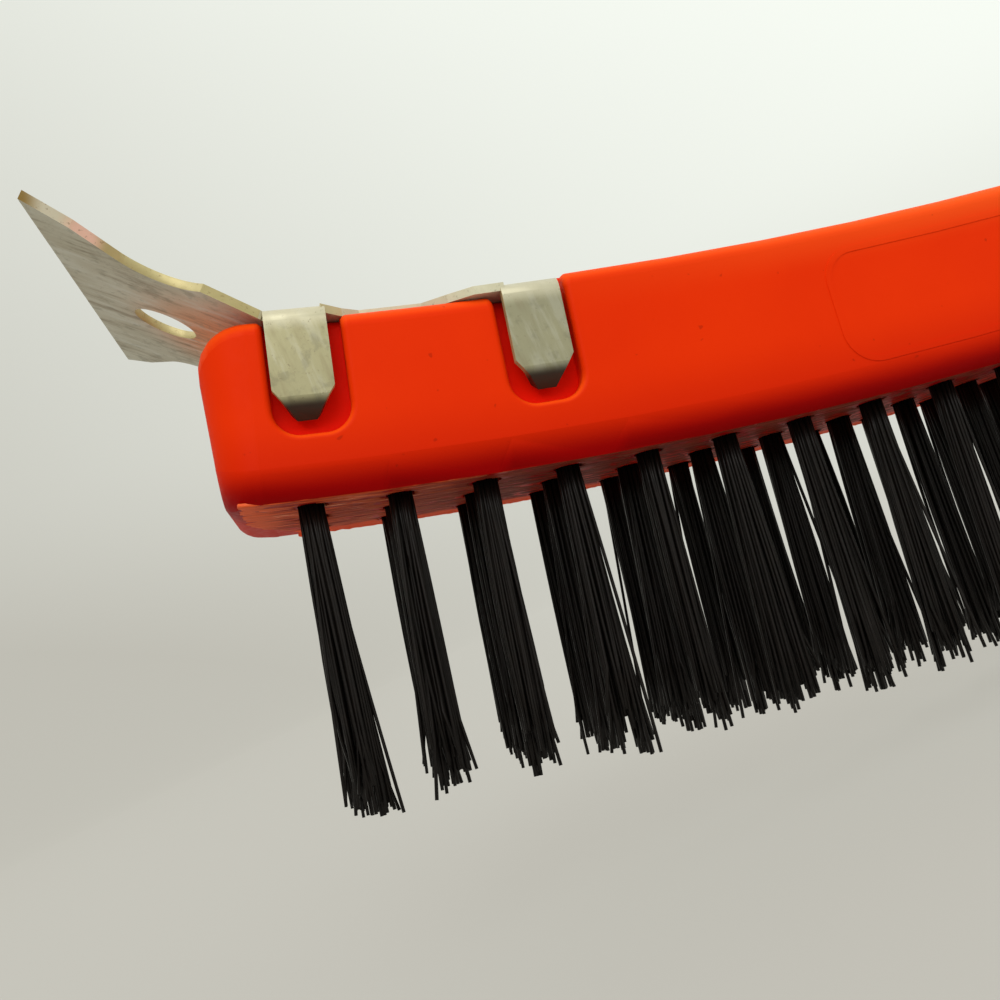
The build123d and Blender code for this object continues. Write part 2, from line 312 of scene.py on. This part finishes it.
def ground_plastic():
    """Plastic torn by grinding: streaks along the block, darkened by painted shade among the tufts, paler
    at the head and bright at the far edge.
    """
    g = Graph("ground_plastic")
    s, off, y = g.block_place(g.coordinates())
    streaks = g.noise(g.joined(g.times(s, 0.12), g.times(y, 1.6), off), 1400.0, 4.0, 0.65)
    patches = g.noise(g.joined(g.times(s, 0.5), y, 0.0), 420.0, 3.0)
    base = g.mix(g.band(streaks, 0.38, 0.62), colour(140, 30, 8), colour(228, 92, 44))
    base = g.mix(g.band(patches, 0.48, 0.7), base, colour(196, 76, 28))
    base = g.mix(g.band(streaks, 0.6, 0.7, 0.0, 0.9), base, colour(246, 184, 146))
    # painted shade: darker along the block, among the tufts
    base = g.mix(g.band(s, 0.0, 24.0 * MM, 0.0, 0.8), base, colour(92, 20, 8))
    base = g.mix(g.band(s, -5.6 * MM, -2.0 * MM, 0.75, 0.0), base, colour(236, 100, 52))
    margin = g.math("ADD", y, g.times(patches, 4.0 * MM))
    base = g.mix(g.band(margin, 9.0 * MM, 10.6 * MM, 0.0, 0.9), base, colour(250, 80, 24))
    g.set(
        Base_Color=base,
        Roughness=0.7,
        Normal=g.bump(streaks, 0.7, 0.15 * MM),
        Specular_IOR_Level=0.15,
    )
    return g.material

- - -

YOUR INSTRUCTIONS —
Extract the complete listing above, reproducing each line exactly.

SOLUTION FOR THIS EXERCISE —
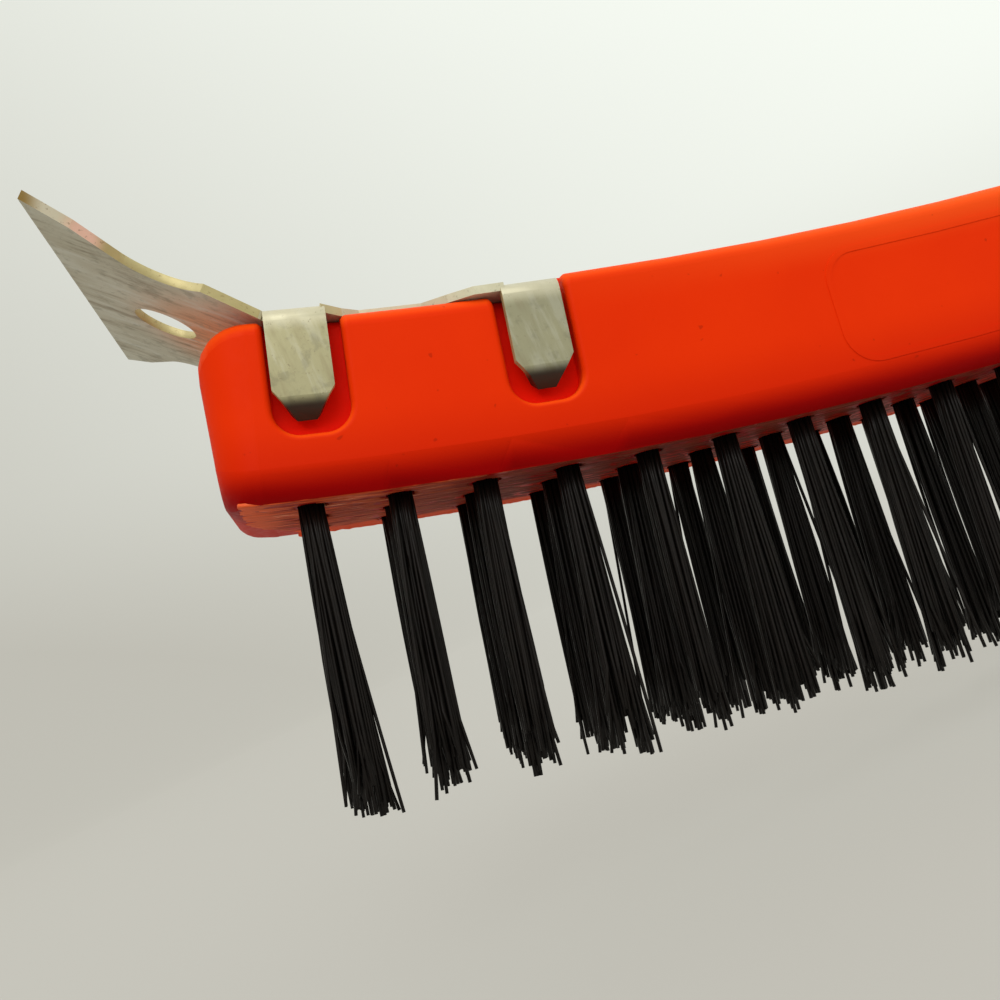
The build123d and Blender code for this object continues. Write part 2, from line 312 of scene.py on. This part finishes it.
def ground_plastic():
    """Plastic torn by grinding: streaks along the block, darkened by painted shade among the tufts, paler
    at the head and bright at the far edge.
    """
    g = Graph("ground_plastic")
    s, off, y = g.block_place(g.coordinates())
    streaks = g.noise(g.joined(g.times(s, 0.12), g.times(y, 1.6), off), 1400.0, 4.0, 0.65)
    patches = g.noise(g.joined(g.times(s, 0.5), y, 0.0), 420.0, 3.0)
    base = g.mix(g.band(streaks, 0.38, 0.62), colour(140, 30, 8), colour(228, 92, 44))
    base = g.mix(g.band(patches, 0.48, 0.7), base, colour(196, 76, 28))
    base = g.mix(g.band(streaks, 0.6, 0.7, 0.0, 0.9), base, colour(246, 184, 146))
    # painted shade: darker along the block, among the tufts
    base = g.mix(g.band(s, 0.0, 24.0 * MM, 0.0, 0.8), base, colour(92, 20, 8))
    base = g.mix(g.band(s, -5.6 * MM, -2.0 * MM, 0.75, 0.0), base, colour(236, 100, 52))
    margin = g.math("ADD", y, g.times(patches, 4.0 * MM))
    base = g.mix(g.band(margin, 9.0 * MM, 10.6 * MM, 0.0, 0.9), base, colour(250, 80, 24))
    g.set(
        Base_Color=base,
        Roughness=0.7,
        Normal=g.bump(streaks, 0.7, 0.15 * MM),
        Specular_IOR_Level=0.15,
    )
    return g.material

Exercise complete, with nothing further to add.